Non-Organic Is Better Than None

If you can't obtain organic vegetables just take extra care with non-organic vegetables by washing them thoroughly and removing peels and cores when possible to minimize your exposure to pesticides. Certain fruits and vegetables also tend to be far more contaminated than others simply because they're more susceptible to various infestations and therefore sprayed more heavily. Some foods are also more absorbent with thin, tender skins. Such foods would be high on your list for buying organic. The Environmental Working Group produces an annual shopper's guide to pesticides in produce that you can download. It lists the produce with the highest and lowest levels of pesticide residue, which can help save money if you can't afford to buy everything organic.

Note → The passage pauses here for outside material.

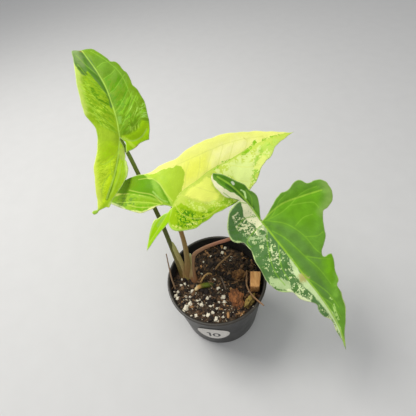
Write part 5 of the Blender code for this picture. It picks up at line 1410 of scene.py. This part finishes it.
def ink_material():
    """Black marker, a little worn."""
    material, bench, shader = new_material("label_ink", IOR=1.5)
    wear = bench.noise(bench.object_place(), 700.0, 3.0)
    colour = bench.mix(bench.ramp(wear, 0.45, 0.7), screen(30, 30, 32), screen(70, 70, 72))
    bench.feed(shader["Base Color"], colour)
    bench.feed(shader["Roughness"], bench.math("MULTIPLY_ADD", wear, 0.3, 0.3))
    return material


def make_label():
    """A round paper sticker bent round the wall, with the pot's size in centimetres drawn by pen."""
    verts = [on_wall(0, 0, LABEL_LIFT)]
    for ring in range(1, LABEL_RINGS + 1):
        lift = LABEL_LIFT + (LABEL_EDGE_LIFT if ring == LABEL_RINGS else 0.0)
        round_points = circle(LABEL_DIAMETER / 2 * ring / LABEL_RINGS, 0, LABEL_SIDES)
        verts += [on_wall(across, upward, lift) for across, upward, _ in round_points]
    mesh = mesh_of("label", verts, disc_faces(LABEL_RINGS, LABEL_SIDES))
    label = new_thing("label", mesh, label_material())
    solidify = label.modifiers.new("thickness", "SOLIDIFY")
    solidify.thickness = LABEL_THICKNESS * MM
    solidify.offset = 1.0
    apply_modifiers(label)
    finish_piece("label_sticker", label, ["label"])
    ink = ink_material()
    turn = np.linspace(1.7, 1.7 + 2 * math.pi, 15)
    nought = [(NOUGHT_CENTRE[0] + NOUGHT_HALF_SIZE[0] * math.cos(angle),
               NOUGHT_CENTRE[1] + NOUGHT_HALF_SIZE[1] * math.sin(angle)) for angle in turn]
    outward = (math.cos(LABEL_ANGLE), math.sin(LABEL_ANGLE), 0.0)
    for name, stroke in (("label_digit_one", DIGIT_ONE), ("label_digit_nought", nought)):
        path = [(*on_wall(across + DIGITS_SHIFT[0], upward + DIGITS_SHIFT[1], LABEL_LIFT + LABEL_THICKNESS),
                 MARKER_RADIUS) for across, upward in stroke]
        mesh = sweep(path, 10, 0.7, flatten=(outward, INK_THICKNESS))
        finish_piece(name, new_thing(name, mesh, ink))


def rough_height(x, y):
    """Crumbs and clods of the mix, over its smooth surface."""
    broad = noise.noise(Vector((x, y, 3.1)) * 0.16) + 0.6 * noise.noise(Vector((x, y, 8.3)) * 0.37)
    clod = noise.noise(Vector((x, y, 1.7)) * 0.55)
    crumb = noise.noise(Vector((x, y, 5.5)) * 1.25)
    return 0.8 * broad + 0.9 * clod * abs(clod) * 2 + 0.5 * crumb


def soil_edge(angle, surface):
    """Radius at which the mix meets the pot's wall."""
    height = level(surface, SOIL_EDGE_RADIUS * math.cos(angle), SOIL_EDGE_RADIUS * math.sin(angle))
    return wall_radius(height) - WALL - SOIL_GAP


def fade(values, start, reach):
    """0 at start, 1 at reach past it, and held there; a negative reach goes the other way."""
    return np.clip((values - start) / reach, 0, 1)


def make_soil(surface):
    """The potting mix: a closed body that fills the pot, and the surface that loose pieces lie on."""
    angles = [2 * math.pi * index / SOIL_SIDES for index in range(SOIL_SIDES)]
    edges = [soil_edge(angle, surface) for angle in angles]
    verts = [(0.0, 0.0)]
    for ring in range(1, SOIL_RINGS + 1):
        verts += [(edge * ring / SOIL_RINGS * math.cos(a), edge * ring / SOIL_RINGS * math.sin(a))
                  for a, edge in zip(angles, edges)]
    flat = np.array(verts)
    heights = surface(flat) + np.array([rough_height(x, y) for x, y in flat])
    top = np.c_[flat, heights]
    floor_height = FLOOR + SOIL_GAP
    lower = []
    for inset, height in ((0.0, floor_height + 2), (2.0, floor_height)):
        lower += circle(wall_radius(height) - WALL - SOIL_GAP - inset, height, SOIL_SIDES)
    faces = disc_faces(SOIL_RINGS + 2, SOIL_SIDES)
    bottom = 1 + (SOIL_RINGS + 1) * SOIL_SIDES
    faces.append(tuple(bottom + index for index in range(SOIL_SIDES - 1, -1, -1)))
    body = mesh_of("soil", np.vstack([top, lower]), faces)
    material = grit_material(
        "potting_mix_damp", (98, 74, 48), (22, 16, 12), scale=1.5, balance=0.46, bump=0.9)
    finish_piece("potting_mix", new_thing("soil", body, material), ["soil"])
    carrier = mesh_of("carrier", top, [face for face in faces if max(face) < len(top)])
    x, y = flat.T
    front = fade(y, -6, -20) * fade(x, 20, -14)
    left = fade(x, -20, -10) * fade(y, 14, -20)
    right = fade(x, 2, 16) * fade(y, 22, -16)
    within = np.where(np.hypot(x, y) < LITTER_REACH, 1.0, 0.0)
    add_values(carrier, "grain_share", np.clip(0.13 + front + 0.7 * left, 0, 1))
    add_values(carrier, "litter_share", within)
    add_values(carrier, "flake_share", within * (0.12 + 0.88 * right))
    return carrier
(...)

Because of high levels of pesticides they suggest buying organic apples, celery, red pepper, sweet bell peppers, peaches, strawberries, nectarines that are imported, grapes, spinach, lettuce, cucumbers, blueberries, potatoes, green beans and kale. EWG's clean list of vegetables with low levels of pesticides includes:

  • Onions
  • Sweet Corn
  • Pineapples
  • Avocado
  • Cabbage
  • Peas
  • Sweet peas
  • Asparagus
  • Mangoes
  • Eggplant
  • Kiwi
  • Cantaloupe
  • Sweet potatoes
  • Grapefruit
  • Watermelon
  • Mushrooms

Ways to Increase Your Veggie Intake

The easiest and most efficient way to optimize your vegetable intake is to juice your vegetables. Not only will juicing help your body absorb all the nutrients from the vegetables by making them easily digestible but you're also avoiding the risk of damaging any of their sensitive micronutrients through cooking. Another benefit of juicing is that it allows you to add a wider variety of vegetables to your diet that you might not normally enjoy eating whole. This way, you're working with the principle of regular food rotation. A delicious juice to make is carrot, apple, ginger and lemon. But if juicing is just not your thing then try having a salad as the centerpiece of your lunch and dinner each day. There are many pre-washed salad greens available that make creating a meal even easier than going out for fast food. Add a poached chicken breast or piece of fish to a salad and you have a complete meal. Try a homemade salad dressing too – fill a small jar half way with olive oil, add a dollop of Dijon mustard and a drizzle of honey then fill the jar with apple cider vinegar. Put on the lid, shake and you have instant, delicious and good-for-you salad dressing.

Whatever method you choose be it juiced, whole or cooked make it a point to eat your veggies every day. Mounting evidence shows that eating vegetables every day is a foundation of good health. A daily diet filled with colourful, fresh, organic vegetables can help maintain your health.